I had felt my bike wasn't rolling very well when we turned off to Snowtown and when I went to cross the railway line realized – oh hell – a front wheel puncture! I was only a couple for hundred metres from the coffee shop, so I "pushed-bike" – and then Des and Pat went about fixing the puncture most efficiently. It seemed a small piece of wire had pierced the tyre and tube. Luckily they could do this repair well off the road and in a picnic area of Snowtown.
Our forward "crew" had received advice by RT from truckies to take the loop road into Snowtown for coffee at a Café in Snowtown instead of the roadhouse/servo. Service was rather slow, but the food was nice – coffee only ordinary. When we came back out to continue, Annie wondered why her bike wouldn’t go forward – then she remembered she had locked it!! That was so funny.
As we had ridden into Snowtown we had seen quite a few wind turbines to the left – on Snowtown one of the “blades” was there for all to see. Seeing one at ground level you realise just how big they are!! Seeing turbines is also a sign that it is a windy area - not this cyclists friend!!
Next stop was Redhill – again to meet up with crew and take on board energy foods!! There was a cute statue of a horse and plough by the “servo”. Just a quick stop this time to snack and continue on our way. It is easy to stop and get involved in long conversations on these breaks, but there is the need to press on as they can take a lot of time out of a day. I personally prefer to keep them short so that I can get to my destination earlier in the day and spend a relaxing part day looking around the area and resting up for the next day's ride.
On we went – progress slowed as the wind had picked up – not that it really helped or hindered us – but it was there as a side wind. We had a heavy downpour just after we left so feet and socks got nicely soaked. It wasn’t too warm at all – in fact the feet stayed like blocks of ice until we finished for the day! I think we all had abut 5 layers of clothes on too, trying to keep warm!
Betty and Barry decided to continue to Pt Augusta while our stop for the night was Pt Pirie. Energy levels were low for the last 25 kms but we battled on and were thrilled to have completed day 2!
Some observations – the traffic was very courteous to us as riders. Des who has a CB radio said he hadn’t heard any “derogatory” comments about the cyclists – although many trucks had talked to others saying there were 3 cyclists on the road.
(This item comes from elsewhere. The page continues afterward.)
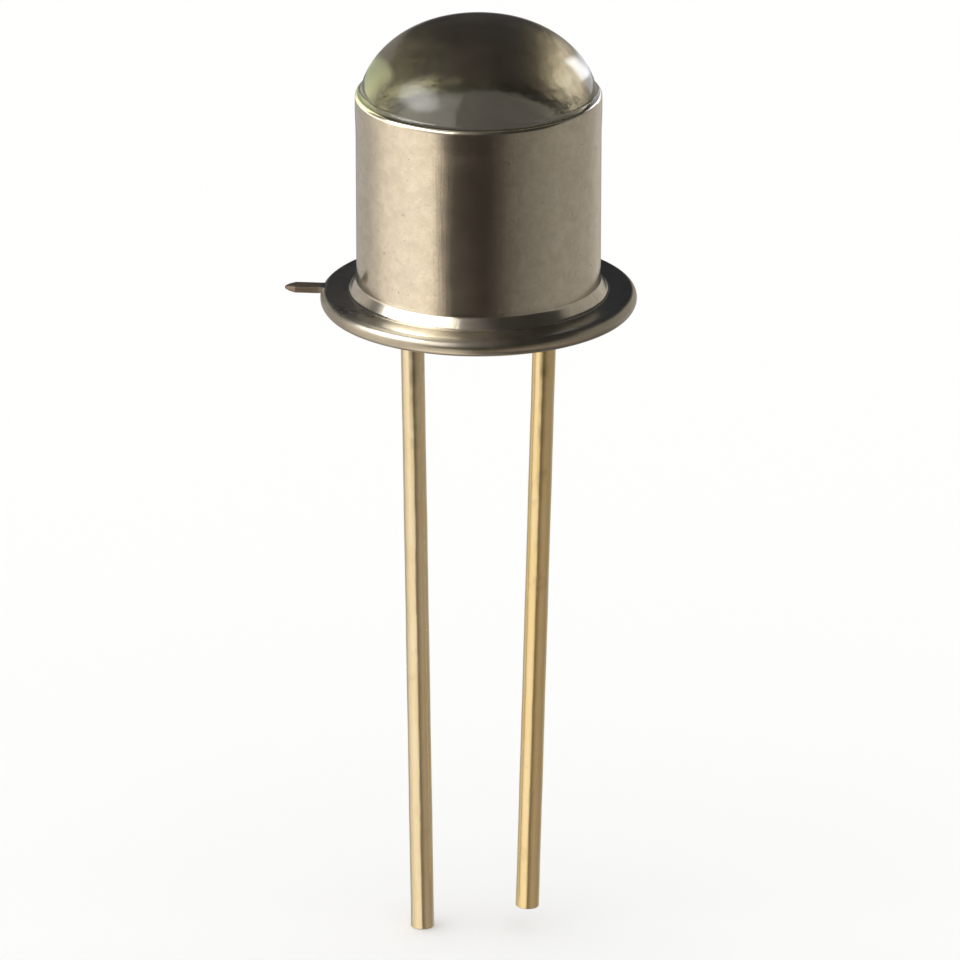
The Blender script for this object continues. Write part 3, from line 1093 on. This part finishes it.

That’s great!
There were plenty of "Oversize" loads – and they gave us plenty of room, and as well a wide load with a pilot truck gave us the long toooooooot – which means look out! We had prepared for this when we had seen the pilot vehicle pass us, so we went off the tarseal and stopped just as it whooshed past us.
The shoulders have varied in width and type of seal, much of which is the very coarse type metal chip and this makes riding hard work!! The continual shaking is felt right through the upper body by the end of the day. The few occasions we had smooth seal were absolute bliss!
The countryside we rode through today seemed very fertile, with lots of beef farming and a good deal of cropping in the area. There also seemed to be fish-farming going on.
We could see all the small villages as we approached them by spotting the large silos. Some areas were very “exposed” to the sea on the west, and the winds certainly picked up whipping across the plains. The fact that there were several wind turbines confirms it as a very windy area!! We were pretty much along the train line all day, but – not one was sighted!!
Our stop at Port Pirie Caravan Park was a lovely one. We were assigned a nice grassed area that we could all fit on, and not too far from the ablution block. A hot shower at the end of a big biking day in cold weather is absolute bliss and aids greatly in helping the old body straighten out and recover.
Pat and I took a brief drive into Port Pirie late that afternoon to see what was there and pick up some things we had forgotten to in Adelaide!